» **WHAT IS ASKED**: Write out the full listing again, exactly as it stands.

» **MATERIAL**:
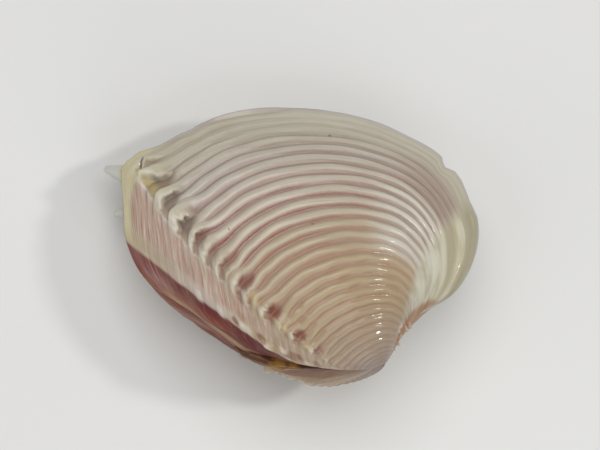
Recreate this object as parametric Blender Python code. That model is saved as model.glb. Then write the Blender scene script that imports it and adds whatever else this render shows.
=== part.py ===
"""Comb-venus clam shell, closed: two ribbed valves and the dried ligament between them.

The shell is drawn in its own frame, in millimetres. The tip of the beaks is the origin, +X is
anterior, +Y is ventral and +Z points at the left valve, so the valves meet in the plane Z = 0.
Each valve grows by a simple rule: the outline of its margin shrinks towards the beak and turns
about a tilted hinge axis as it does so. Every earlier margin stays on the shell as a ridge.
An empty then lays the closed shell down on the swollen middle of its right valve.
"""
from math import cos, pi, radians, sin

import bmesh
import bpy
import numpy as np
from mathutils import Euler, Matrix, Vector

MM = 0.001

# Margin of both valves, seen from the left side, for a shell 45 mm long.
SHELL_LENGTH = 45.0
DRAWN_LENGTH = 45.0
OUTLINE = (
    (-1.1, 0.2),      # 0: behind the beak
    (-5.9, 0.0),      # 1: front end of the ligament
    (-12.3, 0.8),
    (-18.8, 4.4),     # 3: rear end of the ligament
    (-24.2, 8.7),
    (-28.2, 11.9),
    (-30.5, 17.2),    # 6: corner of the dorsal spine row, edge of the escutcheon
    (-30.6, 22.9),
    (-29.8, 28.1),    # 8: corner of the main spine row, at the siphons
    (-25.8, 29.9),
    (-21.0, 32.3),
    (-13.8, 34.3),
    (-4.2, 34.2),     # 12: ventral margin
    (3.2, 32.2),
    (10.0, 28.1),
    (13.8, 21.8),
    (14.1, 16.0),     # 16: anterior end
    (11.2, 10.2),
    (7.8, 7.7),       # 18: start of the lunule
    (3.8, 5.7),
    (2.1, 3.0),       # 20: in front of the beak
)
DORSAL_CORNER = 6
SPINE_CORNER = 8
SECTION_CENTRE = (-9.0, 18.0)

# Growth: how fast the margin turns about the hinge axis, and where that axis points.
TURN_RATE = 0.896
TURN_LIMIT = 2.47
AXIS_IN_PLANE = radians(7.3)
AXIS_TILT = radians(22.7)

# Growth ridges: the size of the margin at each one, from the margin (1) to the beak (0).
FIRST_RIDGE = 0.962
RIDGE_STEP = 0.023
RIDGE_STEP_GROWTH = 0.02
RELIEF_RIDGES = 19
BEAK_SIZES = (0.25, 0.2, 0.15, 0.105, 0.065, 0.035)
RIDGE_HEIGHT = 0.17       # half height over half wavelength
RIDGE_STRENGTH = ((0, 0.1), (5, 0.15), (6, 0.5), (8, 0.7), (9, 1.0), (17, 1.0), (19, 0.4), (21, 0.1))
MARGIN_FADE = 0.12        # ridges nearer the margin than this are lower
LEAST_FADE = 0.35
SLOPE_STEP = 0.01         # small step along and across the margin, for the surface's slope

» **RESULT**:
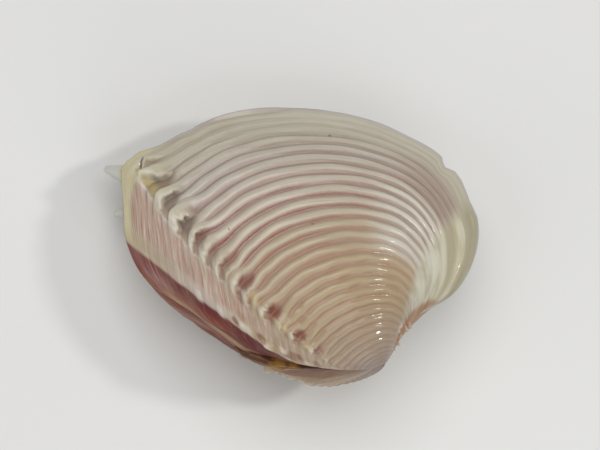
Recreate this object as parametric Blender Python code. That model is saved as model.glb. Then write the Blender scene script that imports it and adds whatever else this render shows.
=== part.py ===
"""Comb-venus clam shell, closed: two ribbed valves and the dried ligament between them.

The shell is drawn in its own frame, in millimetres. The tip of the beaks is the origin, +X is
anterior, +Y is ventral and +Z points at the left valve, so the valves meet in the plane Z = 0.
Each valve grows by a simple rule: the outline of its margin shrinks towards the beak and turns
about a tilted hinge axis as it does so. Every earlier margin stays on the shell as a ridge.
An empty then lays the closed shell down on the swollen middle of its right valve.
"""
from math import cos, pi, radians, sin

import bmesh
import bpy
import numpy as np
from mathutils import Euler, Matrix, Vector

MM = 0.001

# Margin of both valves, seen from the left side, for a shell 45 mm long.
SHELL_LENGTH = 45.0
DRAWN_LENGTH = 45.0
OUTLINE = (
    (-1.1, 0.2),      # 0: behind the beak
    (-5.9, 0.0),      # 1: front end of the ligament
    (-12.3, 0.8),
    (-18.8, 4.4),     # 3: rear end of the ligament
    (-24.2, 8.7),
    (-28.2, 11.9),
    (-30.5, 17.2),    # 6: corner of the dorsal spine row, edge of the escutcheon
    (-30.6, 22.9),
    (-29.8, 28.1),    # 8: corner of the main spine row, at the siphons
    (-25.8, 29.9),
    (-21.0, 32.3),
    (-13.8, 34.3),
    (-4.2, 34.2),     # 12: ventral margin
    (3.2, 32.2),
    (10.0, 28.1),
    (13.8, 21.8),
    (14.1, 16.0),     # 16: anterior end
    (11.2, 10.2),
    (7.8, 7.7),       # 18: start of the lunule
    (3.8, 5.7),
    (2.1, 3.0),       # 20: in front of the beak
)
DORSAL_CORNER = 6
SPINE_CORNER = 8
SECTION_CENTRE = (-9.0, 18.0)

# Growth: how fast the margin turns about the hinge axis, and where that axis points.
TURN_RATE = 0.896
TURN_LIMIT = 2.47
AXIS_IN_PLANE = radians(7.3)
AXIS_TILT = radians(22.7)

# Growth ridges: the size of the margin at each one, from the margin (1) to the beak (0).
FIRST_RIDGE = 0.962
RIDGE_STEP = 0.023
RIDGE_STEP_GROWTH = 0.02
RELIEF_RIDGES = 19
BEAK_SIZES = (0.25, 0.2, 0.15, 0.105, 0.065, 0.035)
RIDGE_HEIGHT = 0.17       # half height over half wavelength
RIDGE_STRENGTH = ((0, 0.1), (5, 0.15), (6, 0.5), (8, 0.7), (9, 1.0), (17, 1.0), (19, 0.4), (21, 0.1))
MARGIN_FADE = 0.12        # ridges nearer the margin than this are lower
LEAST_FADE = 0.35
SLOPE_STEP = 0.01         # small step along and across the margin, for the surface's slope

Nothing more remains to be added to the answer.